The Gulf of Mexico was once a pristine ecosystem.

Yet after a century of surrendering rigorous ecological standards in the interest of private financial gain, I cannot help but wonder how our use of the ecosystem does not mirror Macondo’s fictional use of its resources.

When we allow hasty drilling and substandard engineering, which risks polluting an ecosystem with millions of barrels of oil, we respect neither future generations’ access to sustainable resources nor the integrity of the natural world.

Regardless of the depths to which BP’s stewardship of natural resources had sunk, it’s worth considering the possibility that the corporation’s naming of its well had little to do with Marquez’s novel.

If the general population doesn’t seem to recognize Macondo, could the well’s name not have been a coincidence or a casual oversight?

Hardly. Macondo is not only a name popularized by Garcia
Marquez’s fiction. It is, in fact, a cultural icon unique to it.

Literary critic Seymour Menton traces the possible origins of the elusive name.

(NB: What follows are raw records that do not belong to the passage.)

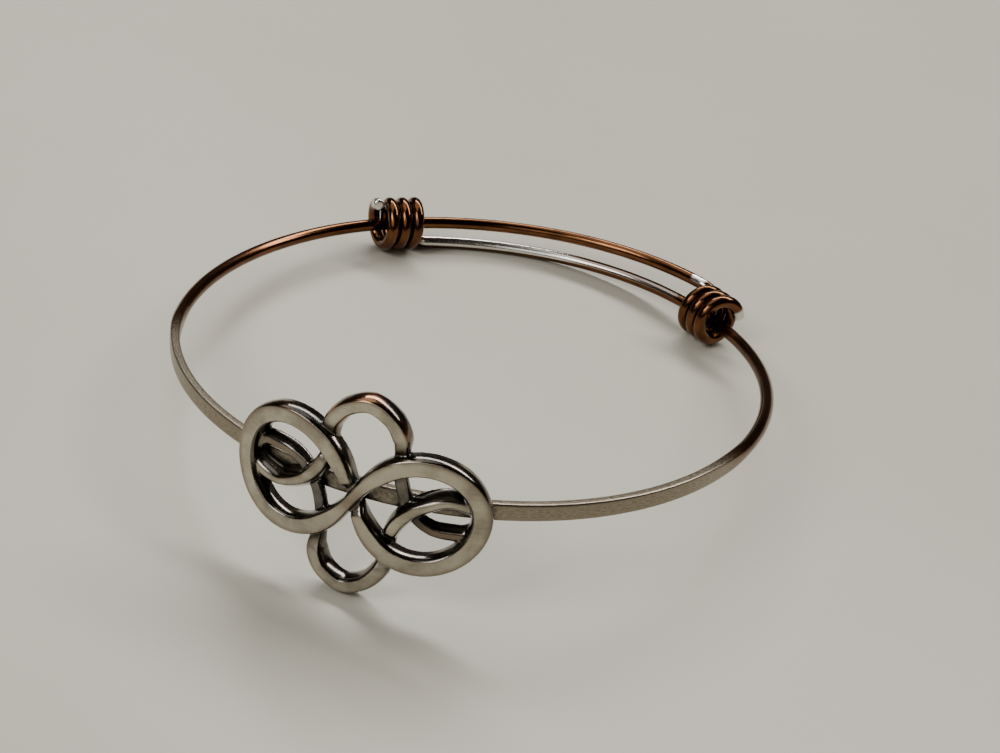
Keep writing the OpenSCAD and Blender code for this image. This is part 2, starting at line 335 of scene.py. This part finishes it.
# Half of the arches' bar. Columns: across as a share of half the charm's width, up as a share of
# half its height, width as a share of the arches' bar, level as a share of the charm's thickness,
# foot as a share of STRAND_FOOT.
ARCH_HALF = np.array([
    [-0.020, 0.911, 1.00, 1.00, 0.0],
    [0.145, 0.833, 1.00, 1.00, 0.0],
    [0.230, 0.690, 1.05, 0.92, 0.0],
    [0.246, 0.571, 0.88, 0.68, 0.0],
    [0.250, 0.438, 0.80, 0.42, 0.0],
    [0.274, 0.276, 0.80, 0.42, 0.0],
    [0.339, 0.095, 0.74, 0.42, 0.2],
    [0.444, -0.067, 0.65, 0.50, 0.5],
    [0.573, -0.140, 0.60, 0.58, 0.8],
    [0.705, -0.143, 0.60, 0.58, 1.0],
    [0.825, -0.115, 0.65, 0.58, 0.8],
    [0.905, 0.020, 0.76, 0.63, 0.2],
    [0.845, 0.155, 0.70, 0.74, 1.2],
    [0.654, 0.182, 0.52, 0.80, 1.5],
    [0.524, 0.118, 0.58, 0.86, 1.4],
    [0.403, 0.010, 0.72, 0.88, 0.9],
    [0.325, -0.130, 0.82, 0.86, 0.5],
    [0.290, -0.255, 0.76, 0.78, 0.3],
    [0.284, -0.330, 0.76, 0.36, 0.1],
    [0.286, -0.430, 0.84, 0.44, 0.0],
    [0.290, -0.533, 0.94, 0.68, 0.0],
    [0.270, -0.657, 1.03, 0.92, 0.0],
    [0.177, -0.819, 1.00, 1.00, 0.0],
])


def arch_rows(parts=10):
    scale = np.array([CHARM_W / 2, CHARM_H / 2, ARCH_BAR, CHARM_T, STRAND_FOOT])
    off = np.array([ARCH_SIDE, ARCH_RISE, 0, 0, 0])
    knots = np.concatenate([ARCH_HALF * scale * [turn, turn, 1, 1, 1] + off for turn in (1, -1)])
    rows = []
    n = len(knots)
    for i in range(n):
        a, b, c, d = (knots[(i + k) % n] for k in (-1, 0, 1, 2))
        for j in range(parts):
            k = j / parts
            rows.append((2 * b + (c - a) * k + (2 * a - 5 * b + 4 * c - d) * k ** 2
                         + (3 * b - a - 3 * c + d) * k ** 3) / 2)
    return np.array(rows)


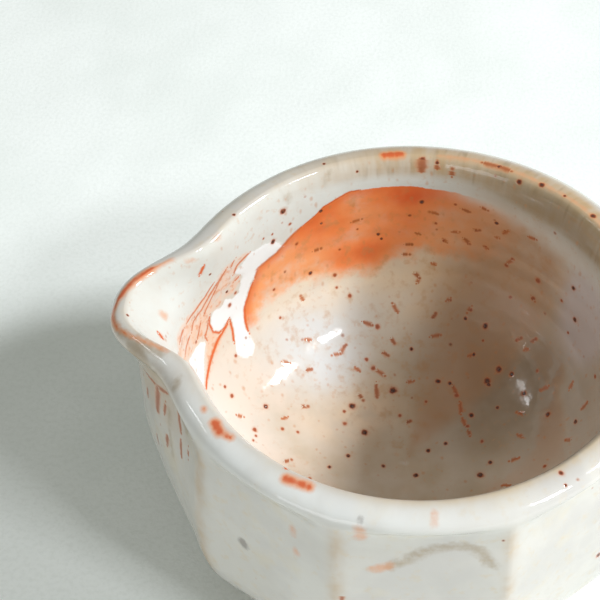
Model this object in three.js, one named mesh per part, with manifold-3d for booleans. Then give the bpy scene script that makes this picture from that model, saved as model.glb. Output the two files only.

Before its popularization in Marquez’s novel, Menton finds only single instance of a banana farm near Marquez’s childhood home sharing the name, as well as a Bantu tribe called “Makonde” and the Bantu-derived word “makondo,” meaning “banana” or “the devil’s food.”  

At a time when President Obama’s pre-spill proposal to open vast expanses of shoreline to drilling might be taken up again, it’s worth remembering the lesson of the ill-fated Macondinos.

After selling out the resources of the earth and allowing the human life to be exterminated in the interest of the Banana Company’s profitability, the novel concludes with an apocalyptic storm that wipes them from the face of
the Earth.

“One Hundred Years of Solitude” is a radical novel that shows literature can change the world for the better.

Because we read fiction, we, unlike the damned inhabitants of Macondo, can restructure the paradigms that shape our world. We can reclaim the power to prioritize the common good rather than self-interested profit.

On the other hand, if no one in our society talks about books or cares to reflect on a collective vision for the world, then we surrender our most basic responsibilities to the likes of BP, an organization that, short of massacre, has arrogantly proclaimed itself the Macondo Banana Company of the 21st Century.